By: Casey Szulc
Marketing attribution tracks user behavior before an online sale, allowing each channel that played a role in influencing the consumer to get credit for the purchase.
If you could better measure user behavior and improve ROI, would you? Of course you would! That’s why many marketers are taking advantage of a new approach called marketing attribution.
In order for a company of any size to make informed decisions, they must be able to determine the true value of their online efforts. Marketers often aim to discover which online channels have the most influence on purchase decisions. However, typical user behavior makes it very difficult to find a clear answer.

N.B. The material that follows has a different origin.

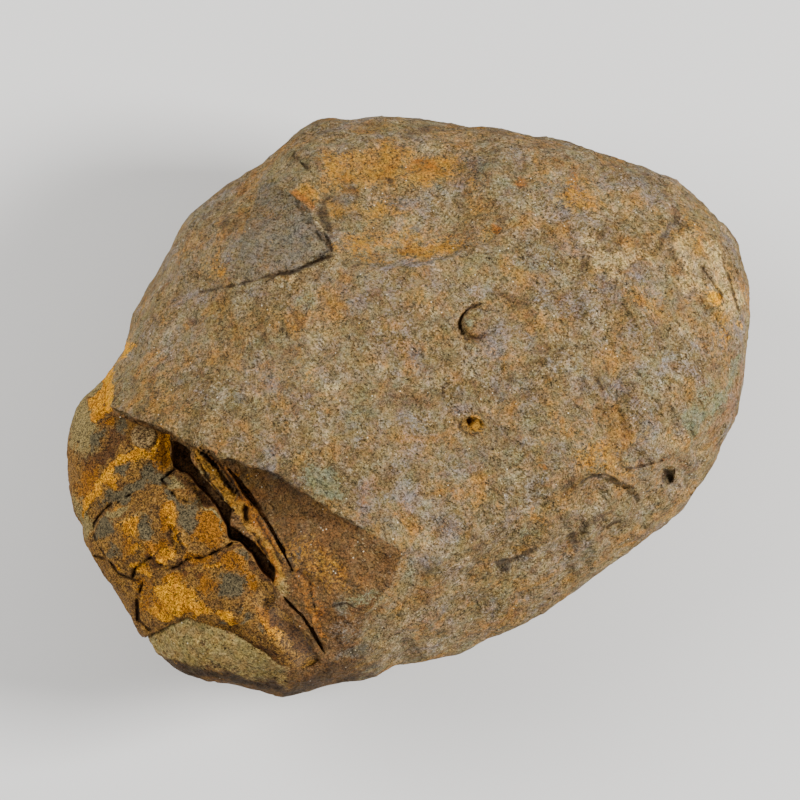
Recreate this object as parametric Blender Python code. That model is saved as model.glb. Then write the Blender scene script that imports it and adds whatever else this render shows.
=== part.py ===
"""A fossil trilobite in its stone nodule: a rounded stone whose broken corner shows the head of the animal.

The stone is drawn in its own face frame, in millimetres: x to the right and y up across the show face,
z out of it. It is then tipped back by FACE_TILT, so that it lies on the flat spot of its underside.
"""

import math

import bmesh
import bpy
import numpy as np
from mathutils import Matrix, Vector, noise
from mathutils.bvhtree import BVHTree

MM = 0.001

# How far the show face is tipped back when the stone lies on its foot.
FACE_TILT = math.radians(13)

# The stone's outline as seen square to its show face: degrees round from +x, and millimetres out.
OUTLINE = [
    (0, 35.0), (10, 36.3), (20, 37.9), (30, 38.5), (40, 37.8), (50, 35.2), (60, 33.1), (70, 31.2),
    (80, 29.8), (90, 29.8), (100, 30.4), (110, 31.3), (120, 29.9), (130, 30.3), (140, 30.6), (150, 30.6),
    (160, 30.6), (169, 30.5), (175, 32.3), (181, 34.6), (188, 35.9), (199, 36.2), (209, 35.4), (217, 34.8),
    (225, 36.0), (232, 35.3), (240, 32.9), (247, 31.9), (255, 30.1), (263, 29.1), (268, 28.0), (277, 27.6),
    (288, 26.5), (298, 26.3), (307, 26.2), (316, 26.6), (324, 27.7), (331, 29.2), (337, 31.0), (344, 31.9),
    (352, 33.3),
]
FRONT_HEIGHT = 21.0
BACK_HEIGHT = 20.5
FULLNESS = 2.3

# Flattish facets: outward normal in the face frame, distance from the centre, and how softly they cut.
FACETS = [
    ((0.00, 0.16, 0.99), 19.4, 3.2),
    ((0.42, -0.66, 0.62), 23.2, 2.0),
    ((-0.62, 0.52, 0.58), 26.4, 2.6),
    ((0.00, -0.225, -0.974), 18.2, 1.2),
    ((0.30, 0.70, -0.64), 27.0, 2.0),
    ((0.75, -0.05, -0.66), 27.5, 1.5),
]
LUMPS = [(19.0, 0.9), (8.0, 0.6), (3.6, 0.28)]
FOOT_CUT = 0.5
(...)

Online shoppers will interact with a website in a number of different ways over the course of a few days or even weeks before making a purchase. Some shoppers make impulse decisions, while others like to spend time comparing prices and doing research about the product or service. Examples of channels that online shoppers use to find websites include: organic search, paid advertising, referring websites, direct visits, emails, banner ads and social networks.
Marketing attribution introduces a way to assign value to each channel that played a role in influencing the consumer to make a purchase. For example, if a user first visits your website through an organic search, returns later through a social network and then buys something after clicking on an advertisement, who should get the credit? In marketing attribution, a percentage of the purchase order is assigned to each marketing channel based on how far away that channel was from an order, instead of attributing 100 percent of credit to the last click.

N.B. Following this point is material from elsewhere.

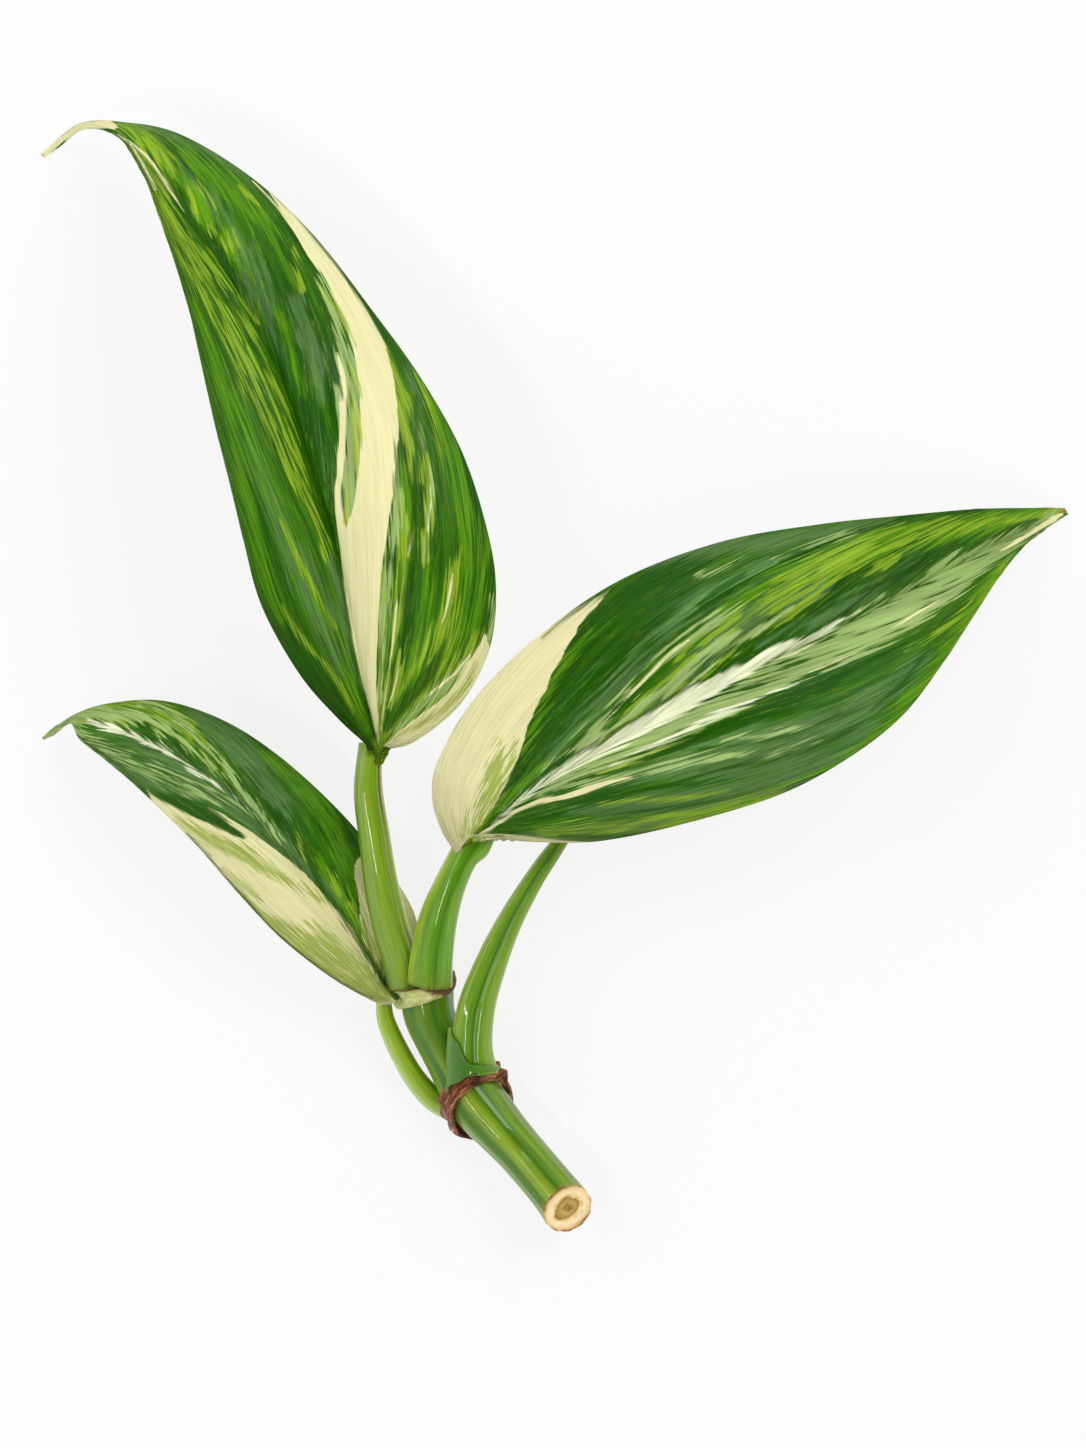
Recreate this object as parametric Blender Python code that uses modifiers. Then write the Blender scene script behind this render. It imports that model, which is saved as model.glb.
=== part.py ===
"""Cutting of a variegated epipremnum, lying on a table.

A short stem with two nodes carries three leaves, each a blade on its own petiole, and the sheath
of a leaf still to come. The cutting rests on the tips of the two large leaves and on the
underside of its lower node. Frame: metres, +Z up, with the origin on the table under the middle
of the cutting; +Y runs along the tall leaf, from the cut end of the stem towards the leaf's tip.
"""

import math

import bmesh
import bpy
from mathutils import Vector

COLLECTION = "epipremnum_cutting"
MM = 0.001
UP = Vector((0, 0, 1))

# Sizes in millimetres that the pieces share.
BLADE_THICKNESS = 0.65
RIB_DEPTH = 2.4
RIB_HALF_WIDTH = 1.7
PLEAT_HEIGHT = 0.22
CLEARANCE = 0.3

# How a blade is shaped between its midrib and its margins: the height of its arch over its half
# width, how much of that arch lies near the midrib, how many pleats it has and how far the veins
# sweep forward, how closely the columns of the mesh crowd to the midrib, and how the rib below
# the midrib starts and tapers.
BLADE_ARCH = 0.10
ARCH_LEAN = 0.8
PLEATS = 7
VEIN_SWEEP = 0.55
VEIN_BEND = 1.3
COLUMN_CROWDING = 0.3
RIB_TAPER = 1.2
RIB_START = 0.1

# Grooves along the stalks: the angle where each runs, its depth as a share and its spread.
NO_GROOVE = (0, 0, 1)
TALL_PETIOLE_GROOVE = (0.6, 0.1, 0.25)
RIGHT_PETIOLE_GROOVE = (2.2, 0.1, 0.3)
SHEATH_GROOVE = (math.pi / 2, 0.4, 0.4)

# Mesh fineness.
SHARP_ANGLE = math.radians(50)
BLADE_COLUMNS = 14
BLADE_ROWS = 34
STALK_SIDES = 16
STEM_SIDES = 24
STEM_STEPS = 26
TANGENT_STEP = 0.01
BAND_STEPS = 36
BAND_SIDES = 10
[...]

When implemented effectively, marketing attribution models can be used to value conversions, determine the most influential paths and prioritize use of different marketing channels.
The tools that are available in various Web analytics platforms, such as Google Analytics or Adobe SiteCatalyst, allow marketers to see how users interact with a website before making a purchase. Marketers can now see what truly affects sales.
The standard way of valuing conversions has changed, but as Derek Tangren of Adobe explains in his recent post, certain questions must be asked before implementing a marketing attribution model, as it may not apply to all businesses. Marketers must decide if it’s worth investing the time and resources into using the system, and whether or not it will give them any insight into their business.
Please read a few of the studies on marketing attribution and how it can be used to make informed decisions about your online strategy:
•Data-driven Multi-touch Attribution Models by Xuhui Shao, CTO of Turn & Lexin Li of North Carolina State University
•Valuing Conversions Through Multi-Touch Attribution by Slingshot SEO, a professional SEO services company
•Tracking The Customer Journey by Google Analytics & Econsultancy
Even if the time is not right for your business to implement an advanced marketing attribution model, valuing conversions should be part of ROI-focused discussions and a key focus for all marketers.